*Goal*
Everything from the line with "obj.parent = None" to the end of the data should be restated word for word, and nothing before it.

*Dataset content*
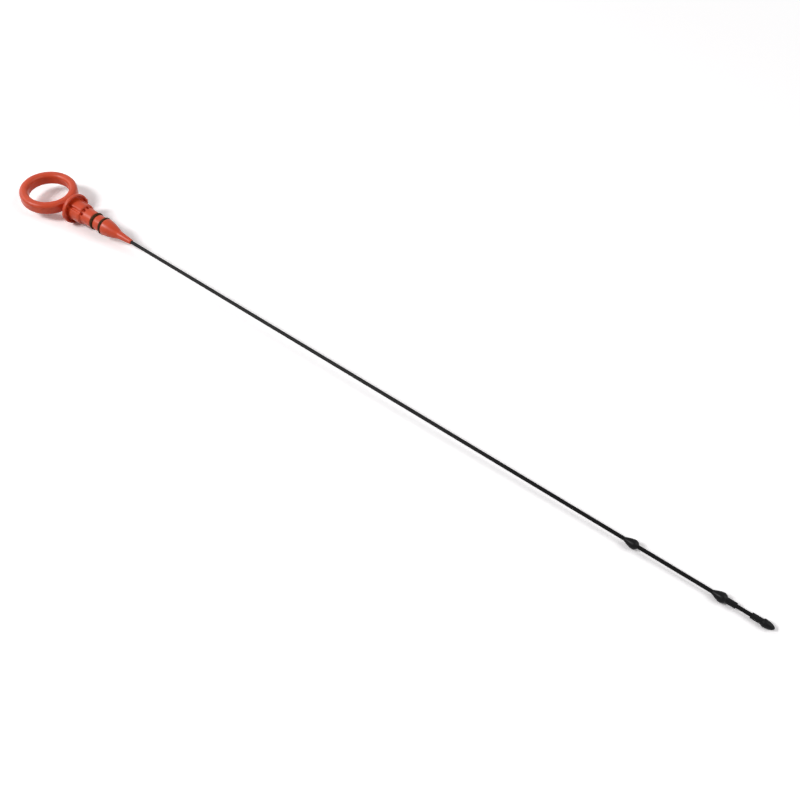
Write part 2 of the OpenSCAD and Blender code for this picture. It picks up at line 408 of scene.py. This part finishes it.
def soft_light(name, azimuth, elevation, width, height, watts):
    """A soft box that looks at the dipstick from the direction azimuth, elevation."""
    flat = math.cos(math.radians(elevation))
    away = LIGHT_AWAY * Vector((math.cos(math.radians(azimuth)) * flat,
                                math.sin(math.radians(azimuth)) * flat,
                                math.sin(math.radians(elevation))))
    data = bpy.data.lights.new(name, "AREA")
    data.shape = "RECTANGLE"
    data.size = width
    data.size_y = height
    data.energy = watts
    obj = bpy.data.objects.new(name, data)
    obj.visible_camera = False
    bpy.context.scene.collection.objects.link(obj)
    turn = (-away).to_track_quat("-Z", "Y").to_matrix().to_4x4()
    obj.matrix_world = Matrix.Translation(LIGHT_AIM + away) @ turn


def seen(n):
    """1 for what the camera sees straight, in a reflection or through glass, otherwise 0."""
    path = n.add("ShaderNodeLightPath")
    sight = n.math("ADD", path.outputs["Is Camera Ray"], path.outputs["Is Glossy Ray"])
    return n.math("ADD", sight, path.outputs["Is Transmission Ray"], clamp=True)


def surroundings():
    """A weak even light from all around, which is seen as plain white."""
    world = bpy.data.worlds.new("studio")
    bpy.context.scene.world = world
    world.use_nodes = True
    n = Nodes(world.node_tree)
    fill = n.add("ShaderNodeBackground", Color=WHITE, Strength=FILL)
    white = n.add("ShaderNodeBackground", Color=WHITE, Strength=1.0)
    n.end("ShaderNodeOutputWorld", n.either(seen(n), fill, white))


def floor_paper():
    """White paper that keeps the shadows near the dipstick and is plain white further out."""
    made, n = material("floor_paper")
    paper = n.add("ShaderNodeBsdfDiffuse", Color=FLOOR_PAPER)
    sheet = n.add("ShaderNodeBsdfDiffuse", Color=FLOOR_SEEN)
    bright = n.add("ShaderNodeEmission", Color=WHITE, Strength=1.0)
    away = n.length(n.add("ShaderNodeTexCoord").outputs["Object"])
    fade = n.either(n.spread(away, FADE_START, FADE_END), sheet, bright)
    n.end("ShaderNodeOutputMaterial", n.either(seen(n), paper, fade))
    return made


def floor(box):
    """A square floor with its middle under the middle of the box that the dipstick fills."""
    half = FLOOR_SIDE / 2
    mesh = bpy.data.meshes.new("floor")
    corners = [(x * half, y * half, 0.0) for x, y in ((-1, -1), (1, -1), (1, 1), (-1, 1))]
    mesh.from_pydata(corners, [], [(0, 1, 2, 3)])
    mesh.materials.append(floor_paper())
    low, high = box
    obj = bpy.data.objects.new("floor", mesh)
    obj.location = ((low[0] + high[0]) / 2, (low[1] + high[1]) / 2, low[2] - FLOOR_GAP)
    bpy.context.scene.collection.objects.link(obj)


def studio(box):
    bpy.context.scene.view_settings.view_transform = "Standard"
    surroundings()
    floor(box)
    for light in LIGHTS:
        soft_light(*light)


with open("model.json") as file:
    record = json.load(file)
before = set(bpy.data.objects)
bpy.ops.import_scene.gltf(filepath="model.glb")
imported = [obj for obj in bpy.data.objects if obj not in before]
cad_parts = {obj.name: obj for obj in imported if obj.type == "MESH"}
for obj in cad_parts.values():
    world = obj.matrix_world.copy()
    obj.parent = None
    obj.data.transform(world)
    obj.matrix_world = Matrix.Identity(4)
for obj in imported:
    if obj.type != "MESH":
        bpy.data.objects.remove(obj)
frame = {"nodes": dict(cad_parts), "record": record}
cad_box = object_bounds()
camera()
dress(frame)
studio(cad_box)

*Solution*
    obj.parent = None
    obj.data.transform(world)
    obj.matrix_world = Matrix.Identity(4)
for obj in imported:
    if obj.type != "MESH":
        bpy.data.objects.remove(obj)
frame = {"nodes": dict(cad_parts), "record": record}
cad_box = object_bounds()
camera()
dress(frame)
studio(cad_box)